→ **SET EXERCISE**: Can you write out all of the material below, word for word?

→ **DATA EXTRACT**:
* * * *

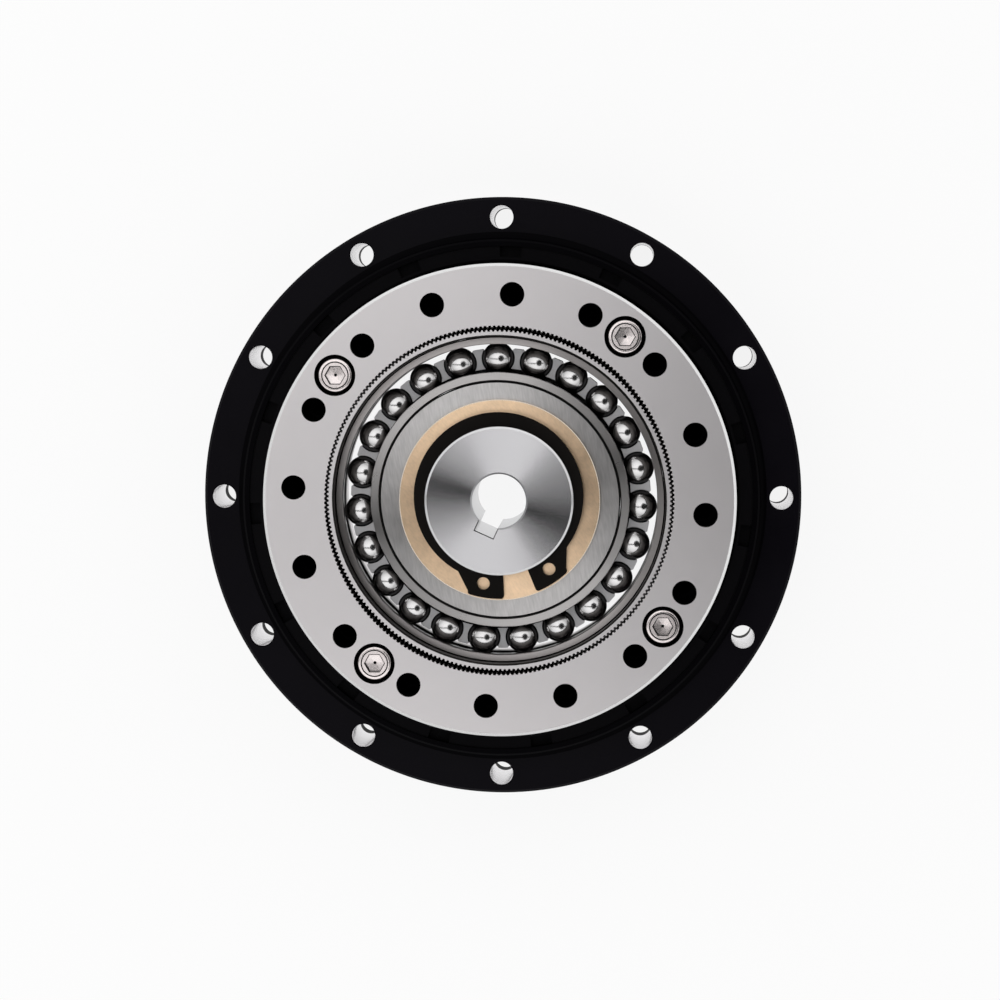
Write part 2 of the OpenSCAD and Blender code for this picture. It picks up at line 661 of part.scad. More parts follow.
// The snap ring: widest opposite its gap, with a lug and a plier hole at each end
module snap_ring() color([0.07, 0.07, 0.08]) {
    lug_end = snap_gap + lug_angle;
    slope = 11;
    outer_r = snap_r + (snap_back_w + snap_side_w) / 2;
    shift = (snap_back_w - snap_side_w) / 2;
    hole_r = (snap_r + lug_reach) / 2;
    translate([0, 0, snap_z]) rotate([0, 0, snap_angle]) linear_extrude(snap_t) difference() {
        union() {
            translate([-shift, 0]) circle(r = outer_r, $fn = round_fn);
            polygon(concat([[0, 0]],
                [[outer_r * cos(lug_end + slope), -outer_r * sin(lug_end + slope)]],
                arc(0, 0, lug_reach, -lug_end, lug_end, 12),
                [[outer_r * cos(lug_end + slope), outer_r * sin(lug_end + slope)]]));
        }
        circle(r = snap_r, $fn = round_fn);
        polygon([[0, 0], [2 * lug_reach * cos(snap_gap), -2 * lug_reach * sin(snap_gap)],
                 [2 * lug_reach * cos(snap_gap), 2 * lug_reach * sin(snap_gap)]]);
        for (s = [-1, 1])
            rotate(s * (snap_gap + lug_angle * 0.62)) translate([hole_r, 0])
                circle(d = lug_hole_d, $fn = 32);
    }
}

module wave_balls() color([0.8, 0.8, 0.8])
    ring_of(balls, ball_circle_r, ball_angle) translate([0, 0, ball_z]) sphere(d = ball_d, $fn = 48);

// The comb cage: a ring behind the balls with a pillar between each pair
module ball_cage() color([0.55, 0.55, 0.56]) difference() {
    rotate_extrude($fn = round_fn)
        translate([cage_r, cage_z]) square([cage_w, ball_z + cage_above - cage_z]);
    ring_of(balls, ball_circle_r, ball_angle) translate([0, 0, ball_z]) sphere(r = pocket_r, $fn = 48);
}

flexspline();
bearing_outer_ring();
filling_plug();
filling_plug_pin();
flange_oring();
rear_screws();
seal_ring();
wave_outer_race();
circular_spline();
bearing_inner_ring();
spline_screws();
crossed_rollers();
roller_spacers();
wave_plug();
wave_inner_race();
wave_balls();
ball_cage();
oldham_disc();
input_hub();
rub_washer();
snap_ring();
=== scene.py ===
"""Finish of a strain wave gear: its pieces as worked-out surfaces around the fixed frame, its metals and its studio.

Lengths are in millimetres until a mesh is made, and angles in degrees. Z is the gear's axis.
"""
import json
import math

import bmesh
import bpy
import numpy as np
from mathutils import Matrix, Vector
from mathutils.geometry import delaunay_2d_cdt


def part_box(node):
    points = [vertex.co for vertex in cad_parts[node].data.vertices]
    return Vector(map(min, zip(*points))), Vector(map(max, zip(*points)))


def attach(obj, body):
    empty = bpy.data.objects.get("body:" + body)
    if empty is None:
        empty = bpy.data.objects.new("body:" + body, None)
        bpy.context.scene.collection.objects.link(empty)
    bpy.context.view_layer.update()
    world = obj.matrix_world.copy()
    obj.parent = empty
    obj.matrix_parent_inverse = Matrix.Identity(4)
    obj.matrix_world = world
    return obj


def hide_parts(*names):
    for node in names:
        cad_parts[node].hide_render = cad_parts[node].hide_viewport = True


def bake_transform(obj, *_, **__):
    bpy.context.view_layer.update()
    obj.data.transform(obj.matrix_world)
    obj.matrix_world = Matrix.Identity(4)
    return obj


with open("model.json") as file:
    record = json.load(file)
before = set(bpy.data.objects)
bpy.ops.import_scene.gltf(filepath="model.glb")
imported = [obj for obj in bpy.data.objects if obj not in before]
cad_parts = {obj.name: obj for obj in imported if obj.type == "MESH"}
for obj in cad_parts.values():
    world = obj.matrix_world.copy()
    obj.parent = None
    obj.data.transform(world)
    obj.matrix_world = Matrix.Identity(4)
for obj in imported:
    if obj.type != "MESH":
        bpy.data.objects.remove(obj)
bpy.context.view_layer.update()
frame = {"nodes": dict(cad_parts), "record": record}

MM = 0.001
TURN = 360.0


def reach(node):
    """The largest distance from the axis that a round node has, from its box."""
    low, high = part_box(node)
    return max(high.x, high.y, -low.x, -low.y) / MM


def heights(node):
    """The lowest and the highest point of a node."""
    low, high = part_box(node)
    return low.z / MM, high.z / MM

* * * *

→ **FINAL RESULT**:
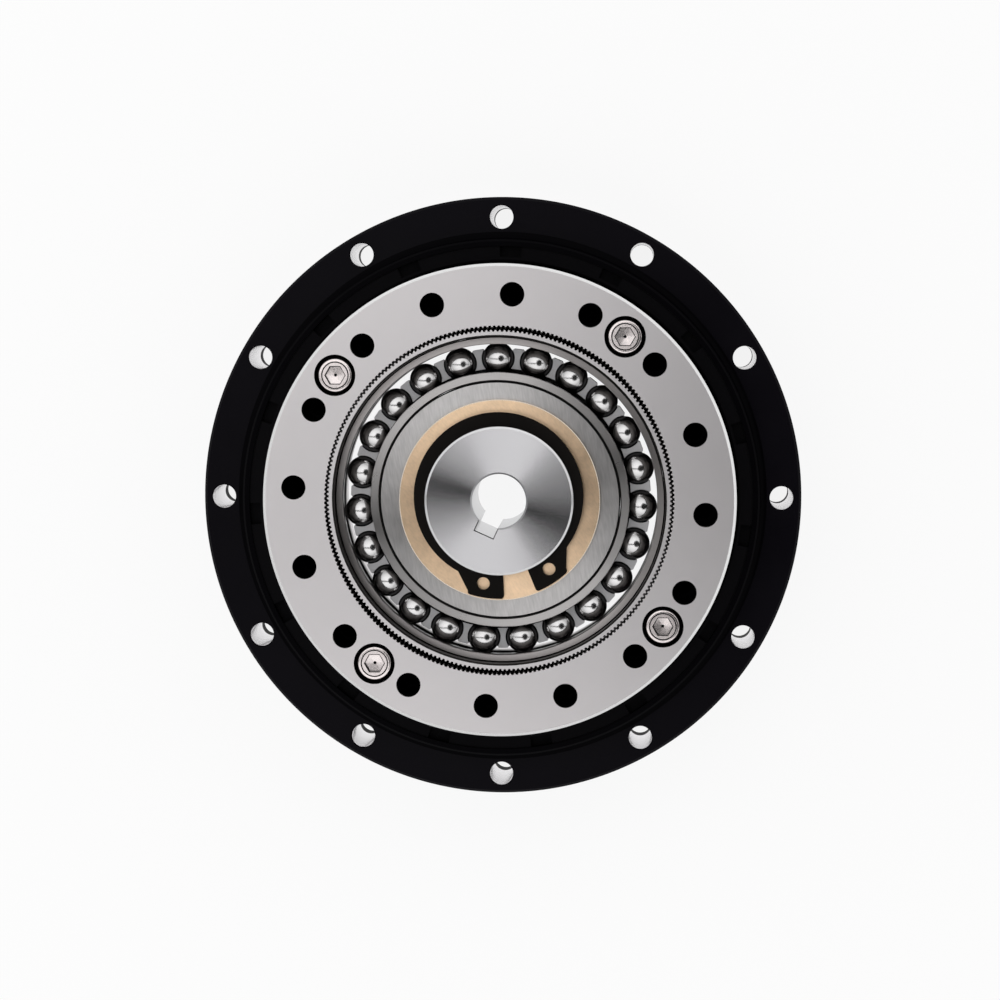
Write part 2 of the OpenSCAD and Blender code for this picture. It picks up at line 661 of part.scad. More parts follow.
// The snap ring: widest opposite its gap, with a lug and a plier hole at each end
module snap_ring() color([0.07, 0.07, 0.08]) {
    lug_end = snap_gap + lug_angle;
    slope = 11;
    outer_r = snap_r + (snap_back_w + snap_side_w) / 2;
    shift = (snap_back_w - snap_side_w) / 2;
    hole_r = (snap_r + lug_reach) / 2;
    translate([0, 0, snap_z]) rotate([0, 0, snap_angle]) linear_extrude(snap_t) difference() {
        union() {
            translate([-shift, 0]) circle(r = outer_r, $fn = round_fn);
            polygon(concat([[0, 0]],
                [[outer_r * cos(lug_end + slope), -outer_r * sin(lug_end + slope)]],
                arc(0, 0, lug_reach, -lug_end, lug_end, 12),
                [[outer_r * cos(lug_end + slope), outer_r * sin(lug_end + slope)]]));
        }
        circle(r = snap_r, $fn = round_fn);
        polygon([[0, 0], [2 * lug_reach * cos(snap_gap), -2 * lug_reach * sin(snap_gap)],
                 [2 * lug_reach * cos(snap_gap), 2 * lug_reach * sin(snap_gap)]]);
        for (s = [-1, 1])
            rotate(s * (snap_gap + lug_angle * 0.62)) translate([hole_r, 0])
                circle(d = lug_hole_d, $fn = 32);
    }
}

module wave_balls() color([0.8, 0.8, 0.8])
    ring_of(balls, ball_circle_r, ball_angle) translate([0, 0, ball_z]) sphere(d = ball_d, $fn = 48);

// The comb cage: a ring behind the balls with a pillar between each pair
module ball_cage() color([0.55, 0.55, 0.56]) difference() {
    rotate_extrude($fn = round_fn)
        translate([cage_r, cage_z]) square([cage_w, ball_z + cage_above - cage_z]);
    ring_of(balls, ball_circle_r, ball_angle) translate([0, 0, ball_z]) sphere(r = pocket_r, $fn = 48);
}

flexspline();
bearing_outer_ring();
filling_plug();
filling_plug_pin();
flange_oring();
rear_screws();
seal_ring();
wave_outer_race();
circular_spline();
bearing_inner_ring();
spline_screws();
crossed_rollers();
roller_spacers();
wave_plug();
wave_inner_race();
wave_balls();
ball_cage();
oldham_disc();
input_hub();
rub_washer();
snap_ring();
=== scene.py ===
"""Finish of a strain wave gear: its pieces as worked-out surfaces around the fixed frame, its metals and its studio.

Lengths are in millimetres until a mesh is made, and angles in degrees. Z is the gear's axis.
"""
import json
import math

import bmesh
import bpy
import numpy as np
from mathutils import Matrix, Vector
from mathutils.geometry import delaunay_2d_cdt


def part_box(node):
    points = [vertex.co for vertex in cad_parts[node].data.vertices]
    return Vector(map(min, zip(*points))), Vector(map(max, zip(*points)))


def attach(obj, body):
    empty = bpy.data.objects.get("body:" + body)
    if empty is None:
        empty = bpy.data.objects.new("body:" + body, None)
        bpy.context.scene.collection.objects.link(empty)
    bpy.context.view_layer.update()
    world = obj.matrix_world.copy()
    obj.parent = empty
    obj.matrix_parent_inverse = Matrix.Identity(4)
    obj.matrix_world = world
    return obj


def hide_parts(*names):
    for node in names:
        cad_parts[node].hide_render = cad_parts[node].hide_viewport = True


def bake_transform(obj, *_, **__):
    bpy.context.view_layer.update()
    obj.data.transform(obj.matrix_world)
    obj.matrix_world = Matrix.Identity(4)
    return obj


with open("model.json") as file:
    record = json.load(file)
before = set(bpy.data.objects)
bpy.ops.import_scene.gltf(filepath="model.glb")
imported = [obj for obj in bpy.data.objects if obj not in before]
cad_parts = {obj.name: obj for obj in imported if obj.type == "MESH"}
for obj in cad_parts.values():
    world = obj.matrix_world.copy()
    obj.parent = None
    obj.data.transform(world)
    obj.matrix_world = Matrix.Identity(4)
for obj in imported:
    if obj.type != "MESH":
        bpy.data.objects.remove(obj)
bpy.context.view_layer.update()
frame = {"nodes": dict(cad_parts), "record": record}

MM = 0.001
TURN = 360.0


def reach(node):
    """The largest distance from the axis that a round node has, from its box."""
    low, high = part_box(node)
    return max(high.x, high.y, -low.x, -low.y) / MM


def heights(node):
    """The lowest and the highest point of a node."""
    low, high = part_box(node)
    return low.z / MM, high.z / MM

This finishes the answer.